Dechantin Prof. Dr. Karin v. Welck ist glücklich: „Mit der Wiederindienstnahme des Retabels auf dem Altar wird nicht nur der grundgesetzlich verbrieften Freiheit der Religionsausübung in einem Kirchenraum Rechnung getragen, sondern es wird auch die Funktion einer Domkirche gestärkt und damit der Authentizität und Integrität der Nutzung des Welterbes Naumburger Dom entsprochen.

Die sichtbare Wiederkehr der Patronin des Westchores erleichtert in besonderer Weise die Vermittlung des hochkomplexen theologischen und ikonographischen Konzepts des Naumburger Westchores. Zudem hat das neue Retabel aufgrund seiner Geschichte das Potenzial, sich zu einem Symbol der Einheit der Christen zu entwickeln.“

Auch Stiftsdirektor Dr. Holger Kunde freut sich: „Die Rückverwandlung eines musealen Objekts in ein lebendiges liturgisches Ausstattungsstück, welches die Tradition des Naumburger Domes mit den Bedürfnissen der Gegenwart verbindet, ist das erklärte Ziel. Die hier versammelte künstlerische Qualität von Lucas Cranach und Michael Triegel wird neue Akzente für die Ausgestaltung von Kunst im Kirchenraum setzen. Es geht um lebendige Verkündung und aktive Gemeinden. Tradition und Gegenwart bedingen einander“.

Mit dem Altarretabel gewinnt der Westchor seinen liturgischen Mittelpunkt zurück.

Der Künstler Michael Triegel: Michael Triegel – heute einer der bekanntesten Vertreter der Neuen Leipziger Schule – wurde 1968 in Erfurt geboren und studierte von 1990 bis 1997 Malerei an der Leipziger Hochschule für Grafik und Buchkunst bei Arno Rink und Ulrich Hachulla.

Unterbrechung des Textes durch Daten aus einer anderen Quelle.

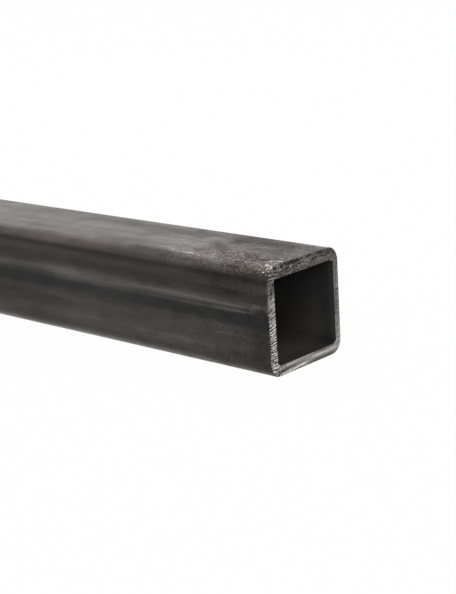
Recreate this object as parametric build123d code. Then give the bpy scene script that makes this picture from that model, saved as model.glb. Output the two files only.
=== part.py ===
"""Square steel tube, a rack length of welded hollow section, in one piece.

Strip is rolled round, its edges are welded together, and the round is then squared up between rolls. That
leaves four even walls with small rolled corners and a low rounded ridge along one wall, where the weld was
planed off. The length is sawn from a longer bar, so both ends are open.

Sizes are in millimetres. The tube lies along X on its bottom wall, with the welded wall facing -Y, and the
origin is in the middle of the bottom wall's underside.
"""

import os

from build123d import *

# The stock
LENGTH = 1000.0  # sawn end to sawn end
SIDE = 25.0  # across the flats, both ways
WALL = 2.5  # strip thickness
INNER_CORNER_RADIUS = 0.75  # inside of the bend at each corner

# The ridge left by the weld, on the -Y wall
WELD_HEIGHT = 14.75  # crest of the ridge above the underside
WELD_WIDTH = 6.0  # from one foot of the ridge to the other
WELD_RISE = 0.15  # crest above the flat of the wall

# The sawn ends
EDGE_BREAK = 0.25  # each leg of the chamfer that takes the burr off the outer edge

OUTER_CORNER_RADIUS = INNER_CORNER_RADIUS + WALL
INNER_SIDE = SIDE - 2 * WALL
CENTRE_HEIGHT = SIDE / 2
WELDED_WALL_Y = -SIDE / 2


def weld_ridge():
    """Face between the flat of the welded wall and the arc over the weld, in the section's plane."""
    lower_foot = (WELDED_WALL_Y, WELD_HEIGHT - WELD_WIDTH / 2)
    crest = (WELDED_WALL_Y - WELD_RISE, WELD_HEIGHT)
    upper_foot = (WELDED_WALL_Y, WELD_HEIGHT + WELD_WIDTH / 2)
    arc = ThreePointArc(lower_foot, crest, upper_foot)
    flat = Line(upper_foot, lower_foot)
    return make_face([arc, flat])


def outline():
    """Outside of the section: a rounded square with the weld's ridge on its -Y side."""
    square = RectangleRounded(SIDE, SIDE, OUTER_CORNER_RADIUS)
    return Pos(0, CENTRE_HEIGHT) * square + weld_ridge()


def hollow():
    """Inside of the section: a rounded square, one wall in from the outline all round."""
    return Pos(0, CENTRE_HEIGHT) * RectangleRounded(INNER_SIDE, INNER_SIDE, INNER_CORNER_RADIUS)


def outer_edges(tube):
    """The edges of both sawn ends that lie on the outside of the section."""
    edges = []
    for end in (tube.faces().sort_by(Axis.X)[0], tube.faces().sort_by(Axis.X)[-1]):
        edges += end.outer_wire().edges()
    return edges


def square_tube():
    """The section drawn out to its length, with the outer edge of each sawn end broken."""
    section = Plane.YZ * (outline() - hollow())
    tube = Pos(-LENGTH / 2, 0, 0) * extrude(section, amount=LENGTH)
    return chamfer(outer_edges(tube), EDGE_BREAK)


os.makedirs("parts", exist_ok=True)
export_step(square_tube(), "parts/square_tube.step")
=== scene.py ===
import math

import bmesh
import bpy
from mathutils import Matrix, Vector, noise


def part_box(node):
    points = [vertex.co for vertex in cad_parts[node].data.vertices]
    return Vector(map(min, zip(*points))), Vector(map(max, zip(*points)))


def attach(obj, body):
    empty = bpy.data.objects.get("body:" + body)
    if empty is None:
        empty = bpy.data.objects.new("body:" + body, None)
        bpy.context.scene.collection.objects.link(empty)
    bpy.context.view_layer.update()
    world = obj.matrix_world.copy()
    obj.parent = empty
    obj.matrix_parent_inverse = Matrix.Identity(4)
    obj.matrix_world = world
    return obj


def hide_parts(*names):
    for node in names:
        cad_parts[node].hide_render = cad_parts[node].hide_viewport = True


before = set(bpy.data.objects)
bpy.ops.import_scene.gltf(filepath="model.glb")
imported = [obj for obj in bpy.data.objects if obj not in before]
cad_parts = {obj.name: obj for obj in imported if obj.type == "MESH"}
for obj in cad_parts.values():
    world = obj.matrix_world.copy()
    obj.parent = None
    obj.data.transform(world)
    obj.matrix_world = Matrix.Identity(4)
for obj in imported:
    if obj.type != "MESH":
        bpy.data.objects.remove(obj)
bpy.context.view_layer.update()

# ---- The tube
# One length of mild steel strip, bent round, welded along one wall and squared up between rolls. The
# scale of the hot mill is still on it, and the weld was planed off outside. A saw cut it to length, so
# both ends are bare.
MM = 0.001
WALL = 2.5 * MM
INNER_CORNER_RADIUS = 0.75 * MM
OUTER_CORNER_RADIUS = WALL + INNER_CORNER_RADIUS
EDGE_BREAK = 0.25 * MM  # chamfer round the outside of each sawn end

WELD_HEIGHT = 14.75 * MM  # crest of the planed weld above the underside, on the wall that faces -Y
WELD_HALF_WIDTH = 3.0 * MM
WELD_RISE = 0.15 * MM
PLANED_LINES = ((15.05 * MM, 0.22 * MM), (13.90 * MM, 0.40 * MM))  # height and half width of each groove
PLANED_DEPTH = 0.05 * MM

low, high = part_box("square_tube")
SIDE = high.z - low.z
HALF_SIDE = SIDE / 2
LEFT_END, RIGHT_END = low.x, high.x
CORE = HALF_SIDE - OUTER_CORNER_RADIUS  # half the distance between the centres of two bends

OUTSIDE, SAWN, INSIDE = range(3)  # the tube's three finishes
SAME_PLACE = 0.001 * MM  # places closer together than this count as one

# How finely the mesh is cut: each bend, each flat, the flat once more over the weld, each sawn face from
# its outer edge to its inner one, and the end of the tube once more round the section.
BEND_STEPS, FLAT_STEPS, WELD_STEPS, SAWN_RINGS, END_STEPS = 8, 24, 4, 14, 5
END_ZONE = 2.4 * MM  # how much of each end is cut finer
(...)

Internationale Bekanntheit erlangte Triegel 2010 als er den Auftrag erhielt, Papst Benedikt XVI. zu porträtieren. Zuvor waren bereits einige kirchliche Aufträge von ihm ausgeführt worden, so z. B. zwei großformatige Altarbilder für die Kirchen in Grave und Ebern und ein Deckengemälde für die Dommusik Würzburg.

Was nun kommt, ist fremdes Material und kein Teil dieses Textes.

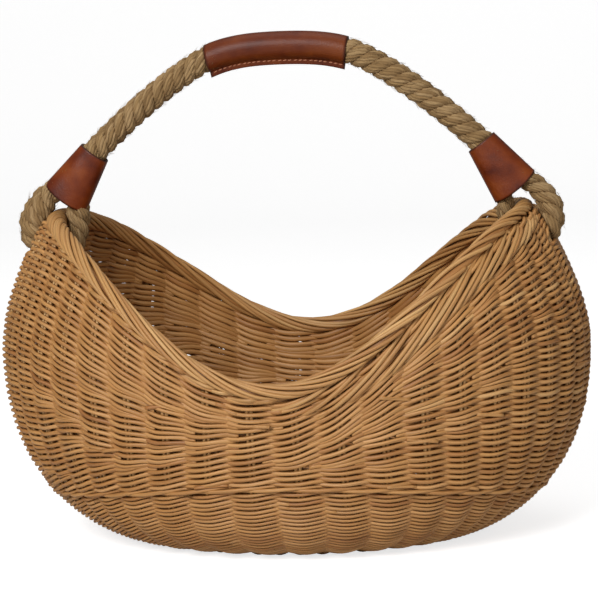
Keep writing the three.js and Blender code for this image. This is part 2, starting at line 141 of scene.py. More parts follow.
ROW_THIN = (0.45, 1.2, 0.6)  # its thickness: with no room, gain with room, and at least
ROW_ENDS = 0.18             # it ends where it has this much of its room
WALE_TIPS, LOOSE_TIPS = 16, 14  # cut rod ends just above the wale, and anywhere above it
TIP_ABOVE = 1.5             # foot of the lowest ones above the upper weave's start
TIP_SPREAD = (0.1, 0.8)     # part of the wall up to the rim that the loose ones take
TIP_RUN = (0.75, 1.2)       # a tip runs this many rod pairs along and rises this far
TIP_OUT = (1.5, 4.3, 1.5)   # it starts this far out, comes this much further, by a power
TIP_GIRTH = (0.85, 1.0)
FIRST_PAIR = math.degrees(STEP / 2)
SPREAD_ANGLE, SPREAD_FADE = 5.6, 11.0  # degrees the first pair stands aside at a tip
SPREAD_RISE = (205.0, 275.0)  # between these heights the uprights move aside
EYE_Z = 301.0               # where the rope passes through the wall
EYE_SPREAD = (0.75, 13.0)   # reach of the parting around it, in rod pairs and millimetres
EYE_PART = 8.0
EYE_TURN = 3.0              # height over which the rows change from parting down to up

# ---- the rolled border ----
BORDER_ROD_R = 2.15
BORDER_VARIES = (0.9, 1.12)
BORDER_TAPER = 0.16         # how much thinner a rod is at its tip
BORDER_RING = 7.3           # distance of the rolled rods from the rim's centre
BORDER_SWELL = 1.2          # more of it at the tips
BORDER_SINK = (2.6, 2.0)    # less of it where a rod tucks in, and at its tip
BORDER_STRAY = 0.5
BORDER_START = -75.0        # degrees around the rim where a rod tucks in; 0 faces outwards
BORDER_TURN = 330.0         # and how far it rolls: inside, over the top and down
ROLL_STATIONS = 5.0         # over this many rod pairs
BORDER_LEAVES = (0.3, 0.42)  # where a pair's first rod leaves the wall, and the other after it
BORDER_FOOT = 0.3           # a rod's start before that place, in rod pairs
BORDER_OUT = 5.4            # how far out of the wall it comes before it tucks in
CLIMB_RANGE = (-0.1, 0.45)  # rim climbs between which a rod's way to the rim grows
BORDER_LEAD = (0.45, 1.5)   # that way in rod pairs: on a level rim, and more on a climbing one
BORDER_DROP = (10, 20)      # how far below the rim it starts, in the same way
CORE_R = BORDER_RING - 2

# ---- the underside ----
BASE_ROWS = 17
BASE_MARGIN = (4, 3)        # it goes this far past the wall's foot, along X and along Y
BASE_LINE = 0.4             # length of its central line over its own length
BASE_WAVE = (0.28, 3.9)     # how its weavers wave sideways in rows, and up and down
BASE_GIRTH = 0.97
BASE_ROD_REACH = (0.05, 1.06)
BASE_ROD_PARTING = (0.3, 2.2)  # a pair's rods part from each other away from the centre
CENTRE_HALF = 74            # the rods along the central line
CENTRE_PITCH = 4.2
CENTRE_WAVE = (3.0, 5.4)    # height of their wave, and its length over 2 pi
CENTRE_R = (2.3, 2.1)

rng = np.random.default_rng(424)


# ---- meshes ----

class Builder:
    """Collects closed tubes and turns them into one mesh object."""

    def __init__(self):
        self.verts, self.faces, self.tints, self.grains = [], [], [], []
        self.count = 0

    def add(self, verts, faces, tint, grain):
        self.verts.append(verts)
        self.faces.extend((np.asarray(face) + self.count) for face in faces)
        self.tints.append(np.broadcast_to(tint, (len(verts),)))
        self.grains.append(grain)
        self.count += len(verts)

    def tube(self, points, side, up, radius_side, radius_up, tint, sides=7, taper=0.0):
        """A closed rod through points; side and up are unit vectors across it."""
        n = len(points)
        turn = np.arange(sides) * 2 * math.pi / sides
        ra = np.broadcast_to(radius_side, (n,)).copy()
        rb = np.broadcast_to(radius_up, (n,)).copy()
        if taper:
            ra[[0, -1]] *= taper
            rb[[0, -1]] *= taper
        ring = (points[:, None, :]
                + (ra[:, None] * np.cos(turn))[:, :, None] * side[:, None, :]
                + (rb[:, None] * np.sin(turn))[:, :, None] * up[:, None, :])
        grain = np.stack(np.broadcast_arrays(
            lengths_along(points)[:, None] + rng.uniform(0, GRAIN_START),
            np.cos(turn) * WEAVER_R, np.sin(turn) * WEAVER_R), axis=-1)
        self.add_rings(ring, grain, tint)

    def add_rings(self, ring, grain, tint):
        n, sides = ring.shape[:2]
        quads = ring_quads(np.arange(n - 1), np.arange(1, n), sides)
        caps = [list(range(sides - 1, -1, -1)), list(range((n - 1) * sides, n * sides))]
        self.add(ring.reshape(-1, 3), list(quads) + caps, tint, grain.reshape(-1, 3))

    def make(self, name, material):
        verts = np.concatenate(self.verts)
        sizes = np.array([len(face) for face in self.faces])
        mesh = bpy.data.meshes.new(name)
        mesh.vertices.add(len(verts))
        mesh.vertices.foreach_set("co", (verts * MM).astype(np.float32).ravel())
        mesh.loops.add(int(sizes.sum()))
        mesh.loops.foreach_set("vertex_index", np.concatenate(self.faces).astype(np.int32))
        mesh.polygons.add(len(sizes))
        starts = np.concatenate([[0], np.cumsum(sizes)[:-1]]).astype(np.int32)
        mesh.polygons.foreach_set("loop_start", starts)
        mesh.polygons.foreach_set("use_smooth", np.ones(len(sizes), bool))
        mesh.update(calc_edges=True)
        mesh.validate()
        tint = mesh.attributes.new("tint", "FLOAT", "POINT")
        tint.data.foreach_set("value", np.concatenate(self.tints).astype(np.float32))
        grain = mesh.attributes.new("grain", "FLOAT_VECTOR", "POINT")
        grain.data.foreach_set(
            "vector", (np.concatenate(self.grains) * MM).astype(np.float32).ravel())
        mesh.materials.append(material)
        return add_object(name, mesh)


def add_object(name, data):
    obj = bpy.data.objects.new(name, data)
    bpy.context.scene.collection.objects.link(obj)
    return obj


def ring_quads(rings, after, sides):
    """Four-cornered faces between each of some rings of points and the ring after it."""
    i, after = rings[:, None] * sides, after[:, None] * sides
    j = np.arange(sides)
    k = (j + 1) % sides
    return np.stack([i + j, i + k, after + k, after + j], axis=-1).reshape(-1, 4)


def unit(vectors):
    return vectors / np.linalg.norm(vectors, axis=-1, keepdims=True)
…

Es folgte 2011 der dritte Altar für die Kirche St. Augustinus in Dettelbach sowie 2015 die Ausgestaltung zweier Kirchenfenster für die Pfarrkirche St. Marien in Köthen. 2017 wurde sein Andachtsbild „Barmherziger Jesus“ in der Kirche St. Peter und Paul in Würzburg eingeweiht. 2018 folgte das Hochaltarbild „Menschwerdung“ für die Kirche St. Oswald in Baunach.

Bedeutende Personalausstellungen Triegels waren zuletzt in Leipzig („Logos und Bild“, 2017), Erfurt („Discordia concors“, 2018/19) und Rostock („Cur Deus“, 2020) zu sehen.

Sonderführungen „Triegel trifft Cranach“: Sonderführungen zum Altar gibt es immer sonntags ab dem 10. Juli jeweils 13 Uhr.

Angebot der KinderDomBauhütte: „Altarwerkstatt. Cranach vs. Moderne“ am 22. August um 10 Uhr
In dem Kurzprojekt erfahren die Kinder, was ein Altar ist, welche Bedeutung den Heiligen zukommt und können selbst kreativ werden: Wie der Künstler Michael Triegel kreiert jedes Kind ein eigenes Mittelteil, um den Cranach-Altar zu ergänzen.